In another letter, he told Madame Brillon that he loved to live, because it seemed to him that there was much more pleasure than pain in existence. We should not blame Providence rashly. She should reflect how many even of our duties it had made pleasures, and that it had been good enough, moreover, to call several pleasures sins to enhance our enjoyment of them.
One more letter from Madame Brillon and we shall let her retire from the chess-board with the credit of having proved herself fully a match for Franklin in the longest and most absorbing game of chess that he played in France:
25th of December at Nice.
The atonement is adequate, my dear Papa. I shall no longer call you Monseigneur nor even Monsieur. My petition succeeded before reaching you; our tears are dried. You love us, you tell us so; you are in good health, and are as roguish as ever, since you are planning to steal me from Brillon, and to take me on a trip to America without letting anyone know it. Everything is as usual. I recognize your fine mask, and I am wholly satisfied. But, my good Papa, why say that you write French badly,—that your pleasantries in that language are only nonsense? To make an academic discourse, one must be a good grammarian; but to write to our friends all we need is a heart, and you combine with the best heart, my lovable Papa, when you wish, the soundest ethics, a lively imagination, and that roguishness, so pleasant, which shows that the wisest man in the world allows his wisdom to be perpetually broken against the rocks of femininity. Write to me, therefore, write to me often and much, or from spite I shall learn English. I should want to know it quickly, and that would hurt me as I have been forbidden all study, and you would be the cause of my ills, for having refused me a few lines of your bad French, which my family and I—and we are not simpletons—consider very good; ask my neighbors, M. d'Estaing, Mme. Helvétius and her abbés, if it would be right for you to prejudice the improvement which the sun here has caused in my health, for the sake of a little amour propre which is beneath My Lord the Ambassador, Benjamin Franklin.
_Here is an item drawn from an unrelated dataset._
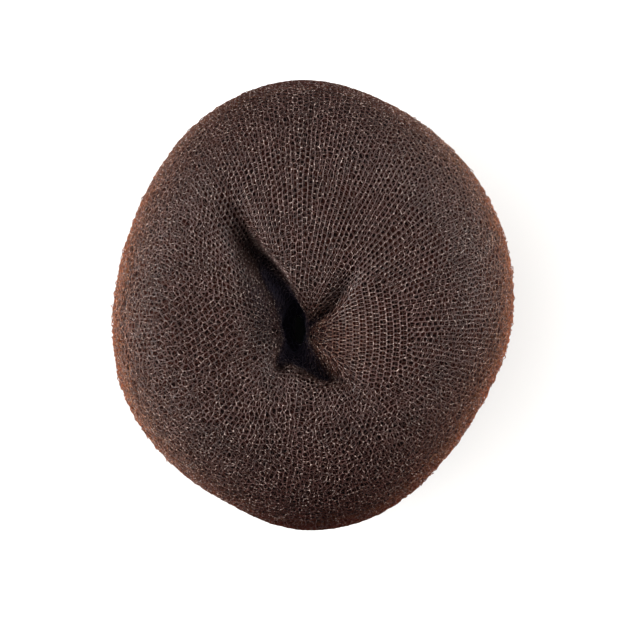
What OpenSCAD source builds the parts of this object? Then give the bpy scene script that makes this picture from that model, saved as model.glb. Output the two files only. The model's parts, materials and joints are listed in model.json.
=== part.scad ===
// Hair donut bun maker: a tube of brown knitted nylon net, rolled up on itself into a plump ring.
// It lies flat, as it does on a table: the hole for the ponytail runs up along +Z, the long way of
// the ring is along Y, and z = 0 is the surface that it rests on. Sizes are in millimetres.

/* [Donut] */
// Width of the donut across its short way
donut_w = 88.8; // [76:0.2:120]
// Length of the donut across its long way
donut_l = 100; // [86:0.5:130]
// Height of the donut where it is plumpest
donut_h = 44; // [36:0.5:56]
// Width of the flat ring that it rests on
rest_w = 12; // [8:0.5:15]

/* [Ponytail hole] */
// Width of the hole where the lobes close in on it
hole_w = 5; // [4.6:0.1:10]
// Length of the hole at the same place
hole_l = 14; // [10:0.5:20]
// Turn of the hole's long way, anticlockwise from the length of the donut
hole_turn = 0; // [-30:1:30]
// How far the lips are twisted clockwise about the hole
lip_twist = 28; // [0:1:40]

/* [Rolled net] */
// Wall of the outer turn, a few loose layers of net
net_wall = 2.4; // [1.6:0.1:3]
// Wall of the inner turns, many layers pressed together
roll_wall = 4.6; // [3:0.1:5.4]
// Space between one turn and the next
turn_gap = 0.3; // [0.2:0.05:0.8]
// How far the outer turn is tucked in past its own edge, as an angle about the roll
tuck = 26; // [13:1:52]
// Turns in the inner roll
roll_turns = 1.6; // [1.2:0.1:1.9]

/* [Folds] */
// Depth of the deepest fold below the plump surface
fold_depth = 12; // [4:0.5:14]
// Distance over which the lobe beside the widest fold rounds over into it
fold_w = 9; // [6:0.5:12]

/* [Hidden] */

net_colour = "#4a3630";
roll_colour = "#2a1c18";

// Columns of the table of sections: reach of the rim from the hole, a share of the donut's length,
// and height of the crest, a share of the donut's height
REACH = 0;
CREST = 1;
// A row for each section, evenly spaced, anticlockwise from the right-hand side
SECTIONS = [
    [0.469, 0.975],
    [0.498, 0.980],
    [0.522, 0.985],
    [0.540, 0.995],
    [0.556, 1.000],
    [0.522, 0.985],
    [0.463, 0.965],
    [0.424, 0.960],
    [0.413, 0.960],
    [0.413, 0.955],
    [0.409, 0.950],
    [0.414, 0.945],
    [0.443, 0.945],
    [0.445, 0.950],
    [0.431, 0.960],
    [0.435, 0.970]
];

// Columns of the table of folds: the direction of its far end and of its end in the hole, as the
// angle of the section that it lies in; its depth, a share of fold_depth; the angles of a section
// where it is at full depth and where it fades out, on its way to the rim; and how far the lobes on
// its left and right round over into it, shares of fold_w
FAR_END = 0;
HOLE_END = 1;
DEEP = 2;
FULL_AT = 3;
GONE_AT = 4;
LEFT = 5;
RIGHT = 6;
// The long gully up to the left, the crease beside the right lobe, and the two notches at the bottom
FOLDS = [
    [117, 124, 1.00, 126, 62, 0.80, 0.50],
    [ 45,  50, 0.60, 142, 98, 0.90, 0.22],
    [318, 301, 0.70, 150, 104, 0.40, 0.45],
    [238, 270, 0.60, 150, 118, 0.45, 0.40]
];
// Radius at the bottom of a fold
fold_round = 0.8;
// Near the hole a fold narrows to this share of its distance from the hole, on either side
fold_spread = 0.6;

// Roundness of each quarter of a section, as the power of its curve: 2 is an ellipse, more is boxier
shoulder_power = 2.1;
lip_power = 3;
throat_power = 2.4;
foot_power = 2.1;
// Roundness of the hole's outline, in the same way
hole_power = 3;
// Height of the middle of the roll, a share of the donut's height
middle_share = 0.5;
// Least radius that a fold leaves, a share of the radius that the plump section has there
least_share = 0.45;
// Folds go on over the lips at full depth to the first of these angles, and end in the hole at the other
lips_from = 130;
lips_to = 180;

// The lips start to turn at this angle of the section, and are turned all the way at 180
twist_from = 112;

// Sections round the ring, and stations in each quarter of a section: shoulder, lip, throat and foot
ring_steps = 64;
quarter_steps = [6, 11, 6, 6];
roll_ring_steps = ring_steps / 2;
roll_quarter_steps = 4;

// Stations once round a section, from the rim over the crest and down through the hole
around_section = [for (q = [0:3]) for (i = [0:quarter_steps[q] - 1]) 90 * (q + i / quarter_steps[q])];
turn_steps = len(around_section);
function station(k) = around_section[k % turn_steps] + 360 * floor(k / turn_steps);
// The outer turn's edge is under the lips, half-way down the throat's quarter
edge_step = quarter_steps[0] + quarter_steps[1] + quarter_steps[2] / 2;
edge_at = station(edge_step);
tuck_steps = max(1, round(tuck / 90 * quarter_steps[2]));
// The angle over which the outer turn dives, to go in under its own edge
dive = 50;
// From a face of one turn to the same face of the next
pitch = net_wall + turn_gap;
roll_pitch = roll_wall + turn_gap;
// The inner roll's stations, from its outer edge at the foot to its inner edge in the eye
roll_step = 90 / roll_quarter_steps;
roll_last = round(roll_turns * 360 / roll_step);
roll_edge_at = 270;
// The angle over which the inner roll dives, to go in under its own edge
roll_dive = 70;

function mixed(a, b, t) = a + (b - a) * t;
function clamped(t) = min(1, max(0, t));
function eased(t) = let (c = clamped(t)) c * c * (3 - 2 * c);
function wrapped(angle) = ((angle % 360) + 360) % 360;
function powered_radius(angle, a, b, power) =
    pow(pow(abs(cos(angle) / a), power) + pow(abs(sin(angle) / b), power), -1 / power);

// A smooth curve through one column of the table of sections, all the way round the ring
function curve_through(p, t) = 0.5 * (2 * p[1] + (p[2] - p[0]) * t
    + (2 * p[0] - 5 * p[1] + 4 * p[2] - p[3]) * t * t
    + (3 * p[1] - p[0] - 3 * p[2] + p[3]) * t * t * t);
function row(k, column) = SECTIONS[(k + len(SECTIONS)) % len(SECTIONS)][column];
function around(angle, column) =
    let (t = wrapped(angle) * len(SECTIONS) / 360, k = floor(t))
    curve_through([for (i = [-1:2]) row(k + i, column)], t - k);

// The outline, fitted to the donut's width and length, with its box centred on the origin
function raw_rim(angle) = around(angle, REACH) * [cos(angle), sin(angle)];
ring_angles = [for (i = [0:ring_steps - 1]) i * 360 / ring_steps];
raw_points = [for (angle = ring_angles) raw_rim(angle)];
raw_low = [for (axis = [0:1]) min([for (p = raw_points) p[axis]])];
raw_high = [for (axis = [0:1]) max([for (p = raw_points) p[axis]])];
rim_scale = [donut_w / (raw_high[0] - raw_low[0]), donut_l / (raw_high[1] - raw_low[1])];
hole_at = [for (axis = [0:1]) -rim_scale[axis] * (raw_low[axis] + raw_high[axis]) / 2];
highest = max([for (angle = ring_angles) around(angle, CREST)]);

function plan_point(share) = hole_at + [rim_scale[0] * share[0], rim_scale[1] * share[1]];
function rim_point(angle) = plan_point(raw_rim(angle));
function throat_point(angle) =
    hole_at + powered_radius(angle - hole_turn - lip_twist, hole_w / 2, hole_l / 2, hole_power)
        * [cos(angle), sin(angle)];

// One section: its middle, the way out from the hole, half its width, and its height above and
// below the middle. It dips below z = 0 a little, so that it flattens to rest_w where it rests.
middle_z = middle_share * donut_h;
MIDDLE = 0;
OUT = 1;
HALF_W = 2;
ABOVE = 3;
BELOW = 4;
FROM_HOLE = 5;
ANGLE = 6;
function section_of(angle) =
    let (
        rim = rim_point(angle),
        throat = throat_point(angle),
        half_w = norm(rim - throat) / 2,
        above = donut_h * around(angle, CREST) / highest - middle_z,
        below = middle_z * pow(1 - pow(rest_w / 2 / half_w, foot_power), -1 / foot_power)
    )
    [(rim + throat) / 2, (rim - throat) / (2 * half_w), half_w, above, below,
        norm((rim + throat) / 2 - hole_at), angle];

// Radius of the plump section at the angle v, which is 0 at the rim, 90 at the crest, 180 in the hole
function plump_radius(s, v) =
    let (
        w = wrapped(v),
        upper = w <= 180,
        outer = w < 90 || w > 270,
        power = upper ? (outer ? shoulder_power : lip_power) : (outer ? foot_power : throat_power)
    )
    powered_radius(w, s[HALF_W], upper ? s[ABOVE] : s[BELOW], power);

// Depth of one fold at the angle v of the section that lies in the direction angle from the hole
function one_fold(fold, angle, v, from_hole) =
    let (
        inwards = clamped((v - fold[GONE_AT]) / (180 - fold[GONE_AT])),
        turn = wrapped(angle - mixed(fold[FAR_END], fold[HOLE_END], inwards) + 180) - 180,
        away = abs(turn) < 90 ? from_hole * sin(turn) : donut_l,
        round_away = norm([away, fold_round]) - fold_round,
        reach = 1 / (1 / (fold_w * fold[turn > 0 ? LEFT : RIGHT]) + 1 / (fold_spread * from_hole)),
        rise = clamped(1 - round_away / reach)
    )
    fold[DEEP] * eased((v - fold[GONE_AT]) / (fold[FULL_AT] - fold[GONE_AT])) * rise * rise;

// Radius of the finished section, with its folds
function radius(s, v) =
    let (
        w = wrapped(v),
        plump = plump_radius(s, v),
        share = w > lips_to ? 0 : 1 - eased((w - lips_from) / (lips_to - lips_from)),
        from_hole = s[FROM_HOLE] + plump * cos(w),
        deepest = max([for (fold = FOLDS) one_fold(fold, s[ANGLE], w, from_hole)]),
        cut = fold_depth * share * deepest
    )
    max(plump - cut, least_share * plump);

// Turn of the lips about the hole at an angle of a section
function twist_at(v) =
    let (w = wrapped(v))
    lip_twist * (w <= 180 ? eased((w - twist_from) / (180 - twist_from)) : eased((360 - w) / 180));
// A point of a section at the angle v and the radius r, turned with the lips, and no lower than floor_z
function placed(s, v, r, floor_z) =
    let (
        xy = s[MIDDLE] + r * cos(v) * s[OUT] - hole_at,
        t = -twist_at(v)
    )
    [hole_at[0] + xy[0] * cos(t) - xy[1] * sin(t), hole_at[1] + xy[0] * sin(t) + xy[1] * cos(t),
        max(middle_z + r * sin(v), floor_z)];

// A closed ring through its sections, each the same number of points long
module ring_of(rings) {
    n = len(rings);
    m = len(rings[0]);
    polyhedron(
        points = [for (ring = rings) each ring],
        faces = [for (i = [0:n - 1]) let (j = (i + 1) % n) for (k = [0:m - 1]) let (l = (k + 1) % m)
            each [[i * m + k, j * m + l, j * m + k], [i * m + k, i * m + l, j * m + l]]],
        convexity = 8
    );
}

// Depth of the outer turn's outer face below the surface: none for most of the turn, then it dives
// under its own edge and stays there
function outer_depth(v) = pitch * eased((v - edge_at - 360 + dive) / dive);
function outer_ring(angle) =
    let (
        s = section_of(angle),
        stations = [for (k = [0:turn_steps + tuck_steps])
            let (v = station(edge_step + k)) [v, outer_depth(v)]],
        outside = [for (st = stations) placed(s, st[0], radius(s, st[0]) - st[1], st[1])],
        inside = [for (i = [len(stations) - 1:-1:0]) let (st = stations[i], d = st[1] + net_wall)
            placed(s, st[0], radius(s, st[0]) - d, d)]
    )
    concat(outside, inside);

// Room that the outer turn takes up at an angle of the section: one wall, and two where it is tucked
// under its own edge, with the dive before it
tucked_to = station(edge_step + tuck_steps) - edge_at;
function taken(v) =
    let (
        past = wrapped(v - edge_at),
        tucked = 1 - eased((past - tucked_to - roll_step / 2) / roll_step),
        diving = eased((past - 360 + dive + roll_step / 2) / dive)
    )
    pitch * (1 + max(tucked, diving));

// The inner roll keeps clear of the outer turn between its own few stations too, so it takes the
// least radius round about
function roll_radius(angle, v) = min([
    for (da = [-0.5, 0, 0.5]) let (s = section_of(angle + da * 360 / roll_ring_steps))
    for (dv = [-0.5, 0, 0.5]) let (w = v + dv * roll_step) radius(s, w) - taken(w)
]);
// It is squeezed where a fold presses on it
function squeeze(s, v, r) = min(1, r / (plump_radius(s, v) - 2 * pitch));
function roll_depth(k) = roll_pitch * eased((k * roll_step - 360 + roll_dive) / roll_dive);
function roll_ring(angle) =
    let (
        s = section_of(angle),
        stations = [for (k = [0:roll_last])
            let (v = roll_edge_at + k * roll_step, r = roll_radius(angle, v))
            [v, r, squeeze(s, v, r), roll_depth(k)]],
        outside = [for (st = stations) placed(s, st[0], st[1] - st[2] * st[3], pitch + st[3])],
        inside = [for (i = [len(stations) - 1:-1:0]) let (st = stations[i])
            placed(s, st[0], st[1] - st[2] * (st[3] + roll_wall), pitch + st[3] + roll_wall)]
    )
    concat(outside, inside);

module outer_turn() {
    color(net_colour) ring_of([for (angle = ring_angles) outer_ring(angle)]);
}

module inner_roll() {
    color(roll_colour) ring_of([for (i = [0:roll_ring_steps - 1]) roll_ring(i * 360 / roll_ring_steps)]);
}

outer_turn();
inner_roll();
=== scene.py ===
from collections import namedtuple
import json
import math

import bpy
import numpy as np
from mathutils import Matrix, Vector, noise
from mathutils.bvhtree import BVHTree
from mathutils.geometry import delaunay_2d_cdt


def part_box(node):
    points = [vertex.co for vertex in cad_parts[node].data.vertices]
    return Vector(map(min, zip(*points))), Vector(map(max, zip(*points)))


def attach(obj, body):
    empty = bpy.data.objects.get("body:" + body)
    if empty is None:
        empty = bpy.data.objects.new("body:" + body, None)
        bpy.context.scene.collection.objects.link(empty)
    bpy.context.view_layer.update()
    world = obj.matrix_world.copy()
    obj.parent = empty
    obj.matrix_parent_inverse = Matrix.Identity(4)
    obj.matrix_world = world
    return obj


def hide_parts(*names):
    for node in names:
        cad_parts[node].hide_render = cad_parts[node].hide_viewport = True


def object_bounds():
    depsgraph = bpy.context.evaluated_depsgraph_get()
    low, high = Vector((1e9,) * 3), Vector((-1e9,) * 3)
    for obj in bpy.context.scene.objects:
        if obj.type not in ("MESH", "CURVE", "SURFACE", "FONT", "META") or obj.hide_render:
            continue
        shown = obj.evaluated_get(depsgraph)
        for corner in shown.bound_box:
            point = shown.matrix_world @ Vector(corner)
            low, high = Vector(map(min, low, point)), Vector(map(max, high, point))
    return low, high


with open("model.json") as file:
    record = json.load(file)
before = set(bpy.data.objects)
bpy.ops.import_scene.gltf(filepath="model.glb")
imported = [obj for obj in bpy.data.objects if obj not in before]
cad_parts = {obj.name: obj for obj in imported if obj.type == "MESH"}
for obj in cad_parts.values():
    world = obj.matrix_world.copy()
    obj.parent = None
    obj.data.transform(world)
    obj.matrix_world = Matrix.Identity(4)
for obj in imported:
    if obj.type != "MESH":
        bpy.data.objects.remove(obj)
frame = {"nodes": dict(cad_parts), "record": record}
cad_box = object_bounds()

# Sizes are real ones in metres, most of them written as millimetres times this. The tables of folds and
# patches hold plain millimetres
MM = 0.001


# Nodes, for the net and for the materials

def colour(hex_code):
    """An sRGB hex colour as linear values."""
    parts = [int(hex_code[k:k + 2], 16) / 255 for k in (1, 3, 5)]
    return [p / 12.92 if p <= 0.04045 else ((p + 0.055) / 1.055) ** 2.4 for p in parts] + [1]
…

One more letter from Franklin, and we shall cease to walk upon eggs. The French drapery is gone and nothing is left but Saxon nudity:
I am charm'd with the goodness of my spiritual guide, and resign myself implicitly to her Conduct, as she promises to lead me to heaven in so delicious a Road when I could be content to travel thither even in the roughest of all ways with the pleasure of her company.
How kindly partial to her Penitent in finding him, on examining his conscience, guilty of only one capital sin and to call that by the gentle name of Foible!
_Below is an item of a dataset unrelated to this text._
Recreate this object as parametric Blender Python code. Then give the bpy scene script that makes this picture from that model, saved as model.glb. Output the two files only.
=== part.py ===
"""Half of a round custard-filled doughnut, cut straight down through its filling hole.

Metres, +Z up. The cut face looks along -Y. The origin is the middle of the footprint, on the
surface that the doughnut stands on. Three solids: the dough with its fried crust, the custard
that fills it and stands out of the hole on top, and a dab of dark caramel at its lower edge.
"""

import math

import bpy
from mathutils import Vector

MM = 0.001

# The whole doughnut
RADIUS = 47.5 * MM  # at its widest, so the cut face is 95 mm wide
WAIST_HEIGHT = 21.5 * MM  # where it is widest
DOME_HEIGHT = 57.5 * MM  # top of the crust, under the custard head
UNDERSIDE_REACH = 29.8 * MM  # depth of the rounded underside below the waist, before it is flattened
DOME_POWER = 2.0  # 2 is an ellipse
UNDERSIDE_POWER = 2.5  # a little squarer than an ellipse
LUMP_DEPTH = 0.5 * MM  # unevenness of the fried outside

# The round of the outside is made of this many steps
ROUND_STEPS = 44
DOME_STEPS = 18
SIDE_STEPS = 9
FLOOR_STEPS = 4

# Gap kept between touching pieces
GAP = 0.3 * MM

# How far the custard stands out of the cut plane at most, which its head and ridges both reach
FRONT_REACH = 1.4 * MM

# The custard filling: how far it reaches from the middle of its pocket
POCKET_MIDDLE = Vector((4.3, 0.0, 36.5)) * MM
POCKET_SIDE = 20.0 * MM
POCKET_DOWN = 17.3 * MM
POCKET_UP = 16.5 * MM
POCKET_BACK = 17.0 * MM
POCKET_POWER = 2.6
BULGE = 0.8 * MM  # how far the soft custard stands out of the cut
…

I lay fast hold of your promise to absolve me of all Sins past, present, & future, on the easy & pleasing Condition of loving God, America and my guide above all things. I am in rapture when I think of being absolv'd of the future.
People commonly speak of Ten Commandments.—I have been taught that there are twelve. The first was increase & multiply & replenish the earth. The twelfth is, A new Commandment I give unto you, that you love one another. It seems to me that they are a little misplaced, And that the last should have been the first. However I never made any difficulty about that, but was always willing to obey them both whenever I had an opportunity. Pray tell me dear Casuist, whether my keeping religiously these two commandments tho' not in the Decalogue, may not be accepted in Compensation for my breaking so often one of the ten, I mean that which forbids coveting my neighbour's wife, and which I confess I break constantly God forgive me, as often as I see or think of my lovely Confessor, and I am afraid I should never be able to repent of the Sin even if I had the full Possession of her.
And now I am Consulting you upon a Case of Conscience I will mention the Opinion of a certain Father of the church which I find myself willing to adopt though I am not sure it is orthodox. It is this, that the most effectual way to get rid of a certain Temptation is, as often as it returns, to comply with and satisfy it.